**TASK DIRECTIONS**
The listing below is to be output in its exact form.

**SOURCE EXCERPT**
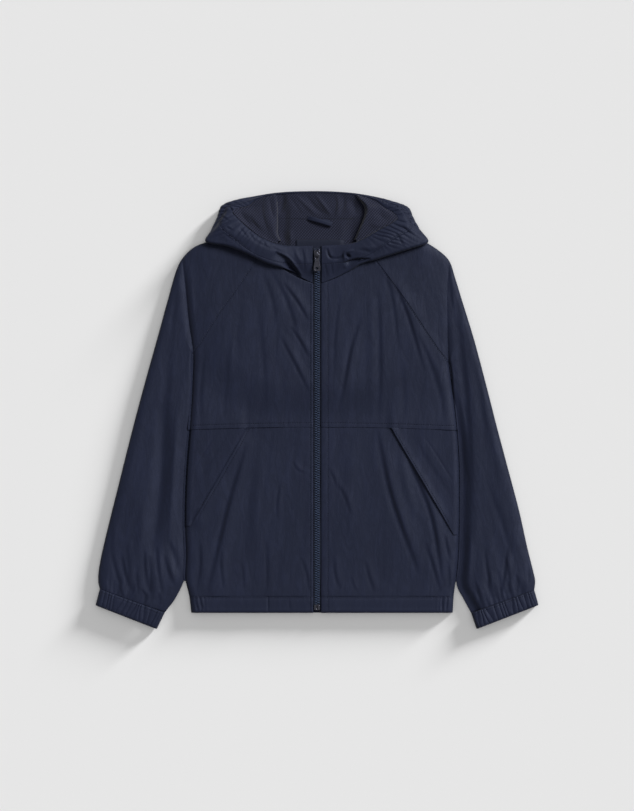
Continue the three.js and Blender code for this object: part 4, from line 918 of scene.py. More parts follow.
def makeNylon(name, dark, pale, creaseShare=0.6, tone=1.0):
    material, tree, skin = newMaterial(name, nylon["roughness"], nylon["sheen"])
    folds = placeGroup(tree, groups["crinkle"], **{"Crease Share": creaseShare})
    threads = placeGroup(tree, groups["weave"], **{"Threads": 950.0})
    place = addNode(tree, "ShaderNodeTexCoord")
    cloudy = addNode(tree, "ShaderNodeTexNoise", {
        "Vector": place.outputs["Object"], "Scale": 9.0, "Detail": 3.0})
    # painted highlight on the crest of each crinkle, with a cloudy tone that differs at random
    crestHighlightAndTone = mathNode(tree, "ADD", folds.outputs["Crest Highlight"], cloudy.outputs["Fac"])
    mixColour(tree, skin, mathNode(tree, "MULTIPLY", crestHighlightAndTone, 0.5),
              [c * tone for c in dark], [c * tone for c in pale])
    gloss = addNode(tree, "ShaderNodeMapRange", {
        "Value": folds.outputs["Height"], "To Min": nylon["roughness"] + 0.12,
        "To Max": nylon["roughness"] - 0.1})
    tree.links.new(gloss.outputs[0], skin.inputs["Roughness"])
    fine = bumpNode(tree, 0.5, nylon["weaveHeight"], threads.outputs["Height"])
    coarse = bumpNode(tree, 0.8, nylon["creaseHeight"], folds.outputs["Height"], Normal=fine)
    tree.links.new(coarse, skin.inputs["Normal"])
    return material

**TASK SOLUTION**
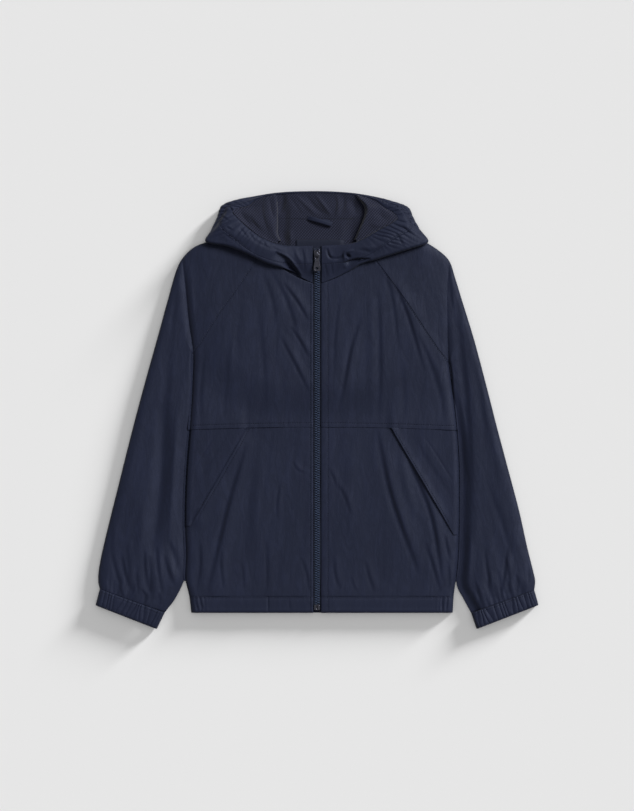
Continue the three.js and Blender code for this object: part 4, from line 918 of scene.py. More parts follow.
def makeNylon(name, dark, pale, creaseShare=0.6, tone=1.0):
    material, tree, skin = newMaterial(name, nylon["roughness"], nylon["sheen"])
    folds = placeGroup(tree, groups["crinkle"], **{"Crease Share": creaseShare})
    threads = placeGroup(tree, groups["weave"], **{"Threads": 950.0})
    place = addNode(tree, "ShaderNodeTexCoord")
    cloudy = addNode(tree, "ShaderNodeTexNoise", {
        "Vector": place.outputs["Object"], "Scale": 9.0, "Detail": 3.0})
    # painted highlight on the crest of each crinkle, with a cloudy tone that differs at random
    crestHighlightAndTone = mathNode(tree, "ADD", folds.outputs["Crest Highlight"], cloudy.outputs["Fac"])
    mixColour(tree, skin, mathNode(tree, "MULTIPLY", crestHighlightAndTone, 0.5),
              [c * tone for c in dark], [c * tone for c in pale])
    gloss = addNode(tree, "ShaderNodeMapRange", {
        "Value": folds.outputs["Height"], "To Min": nylon["roughness"] + 0.12,
        "To Max": nylon["roughness"] - 0.1})
    tree.links.new(gloss.outputs[0], skin.inputs["Roughness"])
    fine = bumpNode(tree, 0.5, nylon["weaveHeight"], threads.outputs["Height"])
    coarse = bumpNode(tree, 0.8, nylon["creaseHeight"], folds.outputs["Height"], Normal=fine)
    tree.links.new(coarse, skin.inputs["Normal"])
    return material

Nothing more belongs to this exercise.